The difference is predictive power. Standard analysis treats the current five-way distribution as unstable pre-consolidation. It expects compression. Constraint analysis treats it as the new equilibrium—multi-polar stability enabled by proportional allocation.

We can test this. If standard forecasting is right, we should see Bournazel collapse toward 10% as tactical voting accelerates in the final month. If constraint topology is right, he’ll hold 13-17% through the first round, and second-round polling will show him competitive against both Grégoire and Dati (which current polls already indicate: Bournazel vs Grégoire is 51-49%, essentially tied).

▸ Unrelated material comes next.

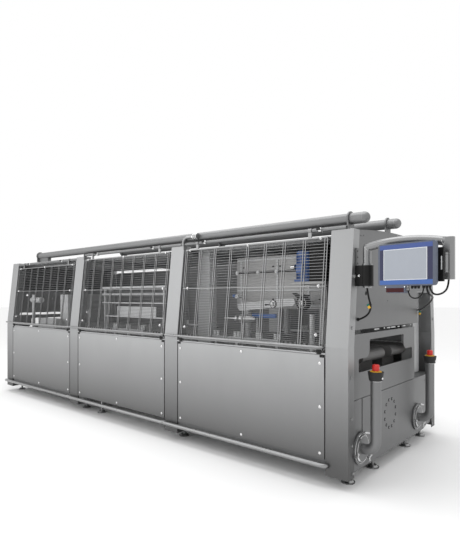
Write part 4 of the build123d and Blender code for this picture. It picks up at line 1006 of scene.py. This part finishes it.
class SEALER_OT_pipe_details(Operator):
    """Put the union's rings, the pipes' weld lines and the brackets' bolts on the top of the machine"""

    bl_idname = "sealer.pipe_details"
    bl_label = "Pipe details"

    def execute(self, context):
        bm = bmesh.new()
        y, z = -0.81, 1.981
        conduit_y = -0.866
        for x in (0.797, 0.8205, 0.844):
            add_ring(bm, (x, conduit_y, z), (1, 0, 0), 0.030, 0.006, 30)
        add_bar(bm, (0.770, conduit_y, z), (0.796, conduit_y, z), 0.019, 6)
        piece("union_rings", bm, "frame", "chrome", 0.001)
        bm = bmesh.new()
        welds = [(x, y, z) for x in (-1.20, 0.10, 1.62, 2.50)] + [(x, -0.21, 2.007) for x in (0.95, 2.50)]
        for weld in welds:
            add_ring(bm, weld, (1, 0, 0), 0.0415, 0.003, 36)
        piece("pipe_welds", bm, "frame", "tube")
        bm = bmesh.new()
        for x in (post_x(0), post_x(1), post_x(2), post_x(3)):
            for sign in (-1, 1):
                add_dome(bm, (x + 0.150, sign * 0.845, 1.9001), (0, 0, 1), 0.010, 0.008, 12)
                add_dome(bm, (x + 0.030, sign * 0.845, 1.9001), (0, 0, 1), 0.010, 0.008, 12)
        piece("cap_screws", bm, "frame", "chrome")
        return {"FINISHED"}


class SEALER_OT_stage(Operator):
    """Set the floor, the lights and the camera"""

    bl_idname = "sealer.stage"
    bl_label = "Stage"

    def execute(self, context):
        settings = context.scene.sealer.stage
        scene = context.scene
        bm = bmesh.new()
        bmesh.ops.create_grid(bm, x_segments=1, y_segments=1, size=60.0)
        mesh = bpy.data.meshes.new("studio_floor")
        bm.to_mesh(mesh)
        bm.free()
        floor = bpy.data.objects.new("studio_floor", mesh)
        scene.collection.objects.link(floor)
        paint = Finish("Studio floor")
        mottle = paint.noise(3.0, 3.0)
        base = tuple(settings.floor_colour)
        paint.shade(base_color=paint.blend(mottle, tuple(c * 0.985 for c in base), base), roughness=0.85)
        mesh.materials.append(paint.material)

        world = bpy.data.worlds.new("Studio")
        scene.world = world
        world.use_nodes = True
        world.node_tree.nodes["Background"].inputs["Color"].default_value = (1.0, 1.0, 1.0, 1.0)
        world.node_tree.nodes["Background"].inputs["Strength"].default_value = 1.0

        def softbox(name, place, aim, size, power):
            light = bpy.data.lights.new(name, "AREA")
            light.shape = "RECTANGLE"
            light.size, light.size_y = size
            light.energy = power
            lamp = bpy.data.objects.new(name, light)
            lamp.location = place
            lamp.rotation_euler = (Vector(aim) - Vector(place)).to_track_quat("-Z", "Y").to_euler()
            scene.collection.objects.link(lamp)

        softbox("overhead", (0.0, -0.5, 5.2), (0.0, 0.0, 0.0), (7.0, 4.0), settings.light_power)
        softbox("front_left", (-4.0, -6.5, 3.2), (-0.5, -0.9, 1.0), (7.0, 4.0), settings.light_power * 0.6)

        camera = bpy.data.objects.new("camera", bpy.data.cameras.new("camera"))
        scene.collection.objects.link(camera)
        camera.location = (3.9626, -3.9823, 1.399)
        camera.rotation_euler = (math.pi / 2, 0.0, 0.7159)
        camera.data.lens = 36.0 * 459.1 / 550.0
        camera.data.sensor_width = 36.0
        camera.data.shift_y = 21.97 / 550.0
        scene.camera = camera
        scene.view_settings.view_transform = "Standard"
        return {"FINISHED"}


class SEALER_PT_sidebar(Panel):
    """Lists the pieces' operators"""

    bl_idname = "SEALER_PT_sidebar"
    bl_label = "Tray Sealer"
    bl_space_type = "VIEW_3D"
    bl_region_type = "UI"
    bl_category = "Tray Sealer"

    def draw(self, context):
        for operator in OPERATORS:
            self.layout.operator(operator.bl_idname)
        for group in ("stage", "guards"):
            settings = getattr(context.scene.sealer, group)
            for name in settings.__annotations__:
                self.layout.prop(settings, name)


SETTINGS = (StageSettings, GuardSettings, SealerSettings)
OPERATORS = (
    SEALER_OT_finishes,
    SEALER_OT_leads,
    SEALER_OT_stage,
    SEALER_OT_guard_wires,
    SEALER_OT_guard_fittings,
    SEALER_OT_panel_screws,
    SEALER_OT_end_fittings,
    SEALER_OT_control_face,
    SEALER_OT_arm_details,
    SEALER_OT_bays,
    SEALER_OT_pipe_details,
)
CLASSES = (*SETTINGS, *OPERATORS, SEALER_PT_sidebar)


def register():
    for made in CLASSES:
        bpy.utils.register_class(made)
    bpy.types.Scene.sealer = PointerProperty(type=SealerSettings)


def unregister():
    del bpy.types.Scene.sealer
    for made in reversed(CLASSES):
        bpy.utils.unregister_class(made)


def main():
    register()
    for operator in OPERATORS:
        group, name = operator.bl_idname.split(".")
        getattr(getattr(bpy.ops, group), name)()


if __name__ == "__main__":
    main()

The Reform’s Specific Mechanisms

The Loi Maillard works through three distinct mechanisms that each reduce Noose pressure:

Mechanism 1: Proportional Dilution

Under the old system, winning your sector at 32% gave you 50% of that sector’s seats—a 1.56x multiplier. Under the new system, winning citywide at 32% gives you 25% as bonus plus ~24% proportionally (32% of the 75% proportional seats), totaling ~49% of all seats. That’s a 1.53x multiplier—seemingly similar. But the critical difference is that the other lists also receive proportional representation. In the old system, second place at 25% might get 30% of sector seats (due to the 50% proportional allocation of the remaining seats). In the new system, second place at 25% gets 25% as bonus if they finish first in some category, or more likely receives ~19% proportionally (25% of the 75% proportional seats).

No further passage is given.